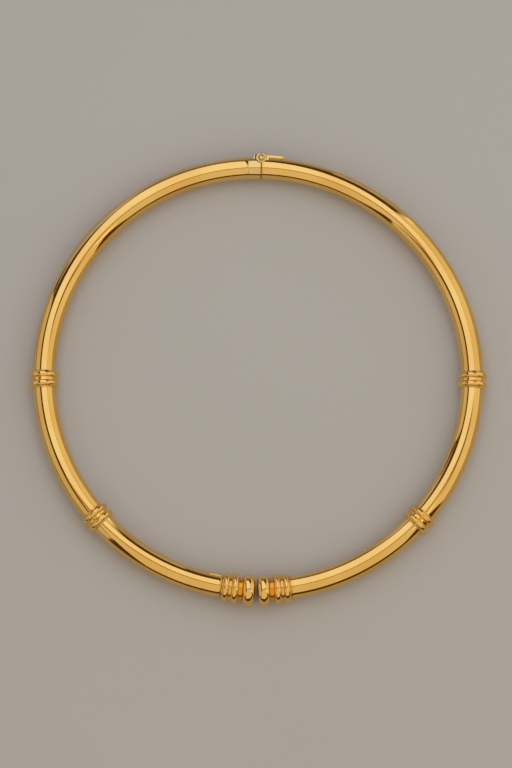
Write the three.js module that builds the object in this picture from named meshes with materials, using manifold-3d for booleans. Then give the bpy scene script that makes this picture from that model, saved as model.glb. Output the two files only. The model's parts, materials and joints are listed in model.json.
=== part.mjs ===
// Hinged neck ring of polished yellow gold: two half hoops of round tube, each with two ribbed bands and
// a ribbed terminal at the front opening, joined at the back by a small three-knuckle hinge.
// Millimetres, +Z up. The ring lies flat with the hinge at +Y and the opening at -Y.

import * as THREE from 'three';
import { mergeVertices } from 'three/addons/utils/BufferGeometryUtils.js';
import Module from 'manifold-3d';

// Hoop
const RING_RADIUS = 63; // ring centre to the middle of the tube
const TUBE_RADIUS = 3.32;
const SOLDER_GAP = 0.1; // between fixed pieces that are soldered to each other
const SEAM_GAP = 0.1; // between the two halves where they meet at the hinge

// Bands: a thin sleeve with two half-round ridges
const BAND_LENGTH = 5;
const BAND_WALL = 0.43; // sleeve thickness over the tube
const BAND_EDGE_WALL = 0.24; // the same at the sleeve's rounded ends
const BAND_EDGE_LENGTH = 0.15;
const RIDGE_HEIGHT = 0.7;
const RIDGE_WIDTH = 1.7;
const RIDGE_SPACING = 2.6;
const RIGHT_SIDE_BAND_ANGLE = 89.8; // degrees round the ring from the middle of the opening
const LEFT_SIDE_BAND_ANGLE = 87.9;
const RIGHT_FRONT_BAND_ANGLE = 48.5;
const LEFT_FRONT_BAND_ANGLE = 47.3;

// Terminals, measured along the tube from the tip. Bulb and ribs stand their height over the plain stretches.
const OPENING_WIDTH = 0.3; // between the two tips, at the inner edge of their faces
const TERMINAL_LENGTH = 9.8;
const TERMINAL_WALL = 0.45; // thickness of the plain stretches over the tube
const NECK_WALL = 0.03; // the same at the deep neck behind the bulb
const BULB_WIDTH = 3.7;
const BULB_HEIGHT = 0.9;
const BULB_DOME = 0.12; // crown of the tip
const BULB_OUTSET = 0.25; // the bulb's middle lies this much outside the middle of the tube
const OUTSET_FADE = 0.5; // share of the bulb's length over which the outset fades out at the neck
const TIP_SLANT = 3; // degrees by which each tip leans back, so that the opening widens outwards
const WIDE_RIB_WIDTH = 2;
const WIDE_RIB_HEIGHT = 0.85;
const WIDE_RIB_PLACE = 6;
const NARROW_RIB_WIDTH = 1.7;
const NARROW_RIB_HEIGHT = 0.6;
const NARROW_RIB_PLACE = 8.65;

// Hinge
const HINGE_INSET = 0.7; // the axis lies this much inside the outer edge of the tube
const BARREL_RADIUS = 1.5;
const BARREL_HEIGHT = 5.2;
const BARREL_CLEARANCE = 0.15; // between the barrel and the pocket that it turns in
const MIDDLE_KNUCKLE_HEIGHT = 1.8;
const KNUCKLE_GAP = 0.12;
const PIN_RADIUS = 0.55;
const PIN_CLEARANCE = 0.05;
const PIN_HEAD_RADIUS = 0.8;
const PIN_HEAD_HEIGHT = 0.4;
const SHOULDER_RADIUS = 1.05; // rounded root beside the barrel that carries the knuckles
const SHOULDER_REACH = 1.4; // from the hinge axis to the middle of a shoulder
const WEB_THICKNESS = 1.6; // joins a knuckle to its shoulder
const WEB_ROOT = 0.5; // how far a web runs on past the middle of its shoulder
const STRAP_LENGTH = 5.2; // thin strap along the outside of the right half
const STRAP_HEIGHT = 2.4;
const STRAP_THICKNESS = 0.75; // over the tube, at its middle
const SLEEVE_LENGTH = 3.8; // end piece of the left half
const SLEEVE_FLARE = 0.16; // how much wider it is at the seam

// Lowest ribs are worn to small flats, on which the ring lies
const SEAT_WEAR = 0.12;

// Fineness of the round forms
const SIDES = 20;
const RIB_STEPS = 6;
const HOOP_STEP = 5; // degrees
const BARREL_SIDES = 24;
const PIN_SIDES = 12;
const CROWN_STEPS = 2;
const SLEEVE_STEPS = 3;
const STRAP_STEPS = 5;
const HEAD_STEPS = 3;

const FOOT_RADIUS = TUBE_RADIUS + BAND_WALL;
const SEAT_DEPTH = FOOT_RADIUS + RIDGE_HEIGHT - SEAT_WEAR; // from the middle of the tube down to the flats
const HINGE_DISTANCE = RING_RADIUS + TUBE_RADIUS - HINGE_INSET;
const HALF_TURN = Math.PI * RING_RADIUS; // arc length of a half hoop along the middle of the tube
const TIP_ARC = OPENING_WIDTH / 2;
const HOOP_START = TIP_ARC + TERMINAL_LENGTH + SOLDER_GAP; // arc length where a tube meets its terminal
const CLEAR_OF_RING = 2 * RING_RADIUS; // farther from the ring's centre than any piece reaches

const wasm = await Module();
wasm.setup();

// A closed geometry as a solid that can be joined and cut.
function solid(geometry) {
  const bare = geometry.clone();
  bare.deleteAttribute('normal');
  bare.deleteAttribute('uv');
  const merged = mergeVertices(bare, 1e-4);
  return new wasm.Manifold(
    new wasm.Mesh({
      numProp: 3,
      vertProperties: merged.attributes.position.array,
      triVerts: new Uint32Array(merged.index.array),
    }),
  );
}

// A solid as a geometry.
function geometryOf(shape) {
  const { vertProperties, triVerts } = shape.getMesh();
  const geometry = new THREE.BufferGeometry();
  geometry.setAttribute('position', new THREE.BufferAttribute(vertProperties, 3));
  geometry.setIndex(new THREE.BufferAttribute(triVerts, 1));
  geometry.computeVertexNormals();
  return geometry;
}

function radians(degrees) {
  return THREE.MathUtils.degToRad(degrees);
}

// Bends a geometry made along Y onto the ring: X points away from the ring's centre and Y becomes the arc
// length from the middle of the opening, on the right-hand side.
function bendOntoRing(geometry) {
  const place = geometry.getAttribute('position');
  for (let i = 0; i < place.count; i += 1) {
    const reach = RING_RADIUS + place.getX(i);
    const turn = place.getY(i) / RING_RADIUS;
    place.setXYZ(i, reach * Math.sin(turn), -reach * Math.cos(turn), place.getZ(i));
  }
  return geometry;
}

// Half-round rib as profile points from its lower foot to its upper foot.
function rib(middle, width, foot, height) {
  const points = [];
  for (let step = 0; step <= RIB_STEPS; step += 1) {
    const angle = (Math.PI * step) / RIB_STEPS;
    points.push(
      new THREE.Vector2(foot + height * Math.sin(angle), middle - (width / 2) * Math.cos(angle)),
    );
  }
  return points;
}

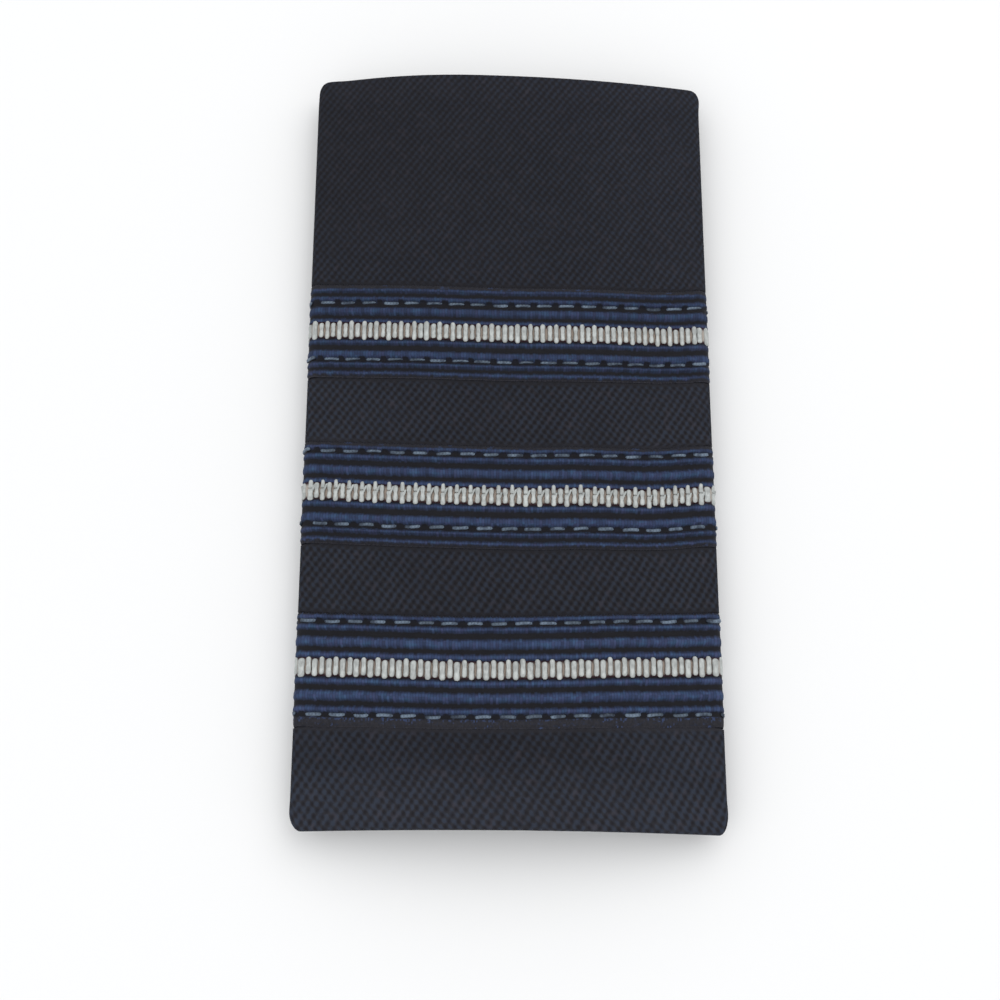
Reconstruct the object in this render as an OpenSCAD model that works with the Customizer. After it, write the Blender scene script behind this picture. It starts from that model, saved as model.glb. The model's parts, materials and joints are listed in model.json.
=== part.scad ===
// Soft shoulder slide: an open cloth sleeve with three ribbed braids sewn across it.
// Millimetres. It lies on its back: X runs across, +Y toward the plain end, +Z up.
// The sleeve is a flattened tube. Its section is a lens with a crease at each side, and every
// face of every piece is an offset of that lens, so the plies stay even and follow each other.

/* [Sleeve] */
// Length from end to end
sleeve_len = 99; // [90:1:120]
// Width across the two side folds
sleeve_w = 51; // [44:1:60]
// Thickness of one ply of cloth
ply = 1.0; // [1:0.1:1.4]
// Bend radius inside each side fold
crease_r = 0.15; // [0.1:0.05:0.3]
// Radius of the corners, seen from above
corner_r = 1.5; // [0.5:0.1:2.5]

/* [Hems and seam] */
// Depth of the turned-in hem at each end
hem_depth = 11; // [8:0.5:11]
// Thickness that the pressed hem adds inside
hem_ply = 0.3; // [0.2:0.1:0.5]
// Width of each seam allowance inside the back
allowance_w = 6; // [4:0.5:9]
// Thickness that the pressed allowances add inside
allowance_ply = 0.25; // [0.1:0.05:0.4]
// Half width of the groove along the back seam
seam_half = 0.3; // [0.2:0.05:0.6]
// Depth of that groove
seam_depth = 0.3; // [0.1:0.05:0.5]

/* [Braids] */
// Width of each braid
braid_w = 13; // [12.5:0.5:13]
// Height of a braid's tallest cord above the cloth
braid_t = 0.7; // [0.5:0.05:0.7]
// Centre of the lower braid from the shoulder end
first_braid = 18.9; // [18.9:0.1:22]
// Distance between the centres of two braids
braid_pitch = 21.6; // [20:0.1:24]
// Width of the silver centre
stripe_w = 2.4; // [1.6:0.1:2.4]
// Gap between a sewn piece and what it lies on
seat_gap = 0.08; // [0.05:0.01:0.12]
// How far the braids draw each side fold in
braid_pinch = 0.6; // [0:0.05:0.8]

/* [Hidden] */

CLOTH = [0.13, 0.14, 0.18];
NAVY = [0.17, 0.22, 0.38];
SILVER = [0.82, 0.84, 0.85];

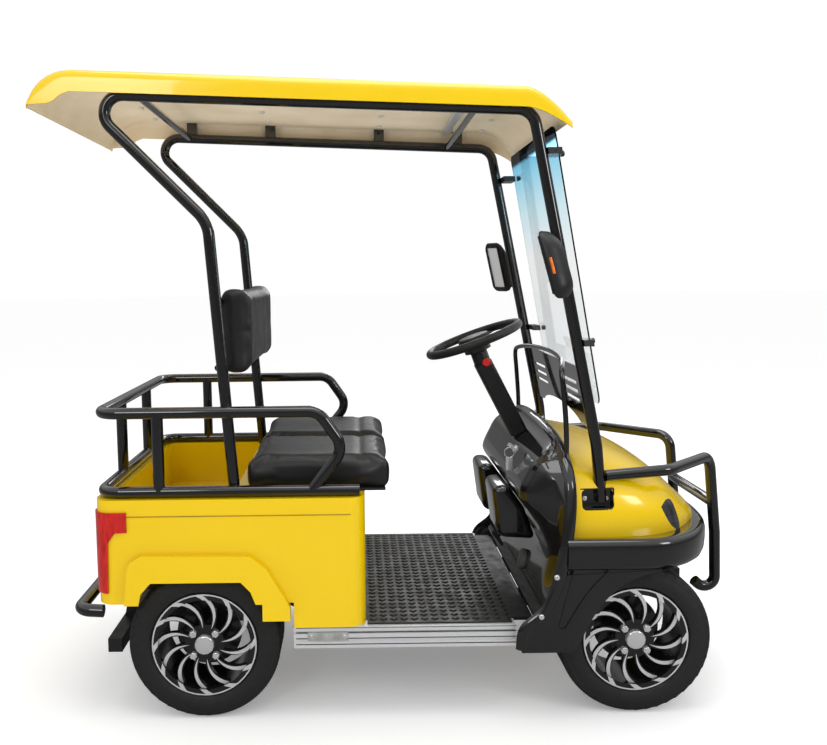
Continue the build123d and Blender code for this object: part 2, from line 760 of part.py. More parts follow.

· · · ·

Task prompt
Transcribe, exactly and exclusively, the run of lines that opens with the line bearing "Reconstruct the object" and closes with the line bearing "corner_r = 1.5; // [0.5:0.1:2.5]".

Reply
Reconstruct the object in this render as an OpenSCAD model that works with the Customizer. After it, write the Blender scene script behind this picture. It starts from that model, saved as model.glb. The model's parts, materials and joints are listed in model.json.
=== part.scad ===
// Soft shoulder slide: an open cloth sleeve with three ribbed braids sewn across it.
// Millimetres. It lies on its back: X runs across, +Y toward the plain end, +Z up.
// The sleeve is a flattened tube. Its section is a lens with a crease at each side, and every
// face of every piece is an offset of that lens, so the plies stay even and follow each other.

/* [Sleeve] */
// Length from end to end
sleeve_len = 99; // [90:1:120]
// Width across the two side folds
sleeve_w = 51; // [44:1:60]
// Thickness of one ply of cloth
ply = 1.0; // [1:0.1:1.4]
// Bend radius inside each side fold
crease_r = 0.15; // [0.1:0.05:0.3]
// Radius of the corners, seen from above
corner_r = 1.5; // [0.5:0.1:2.5]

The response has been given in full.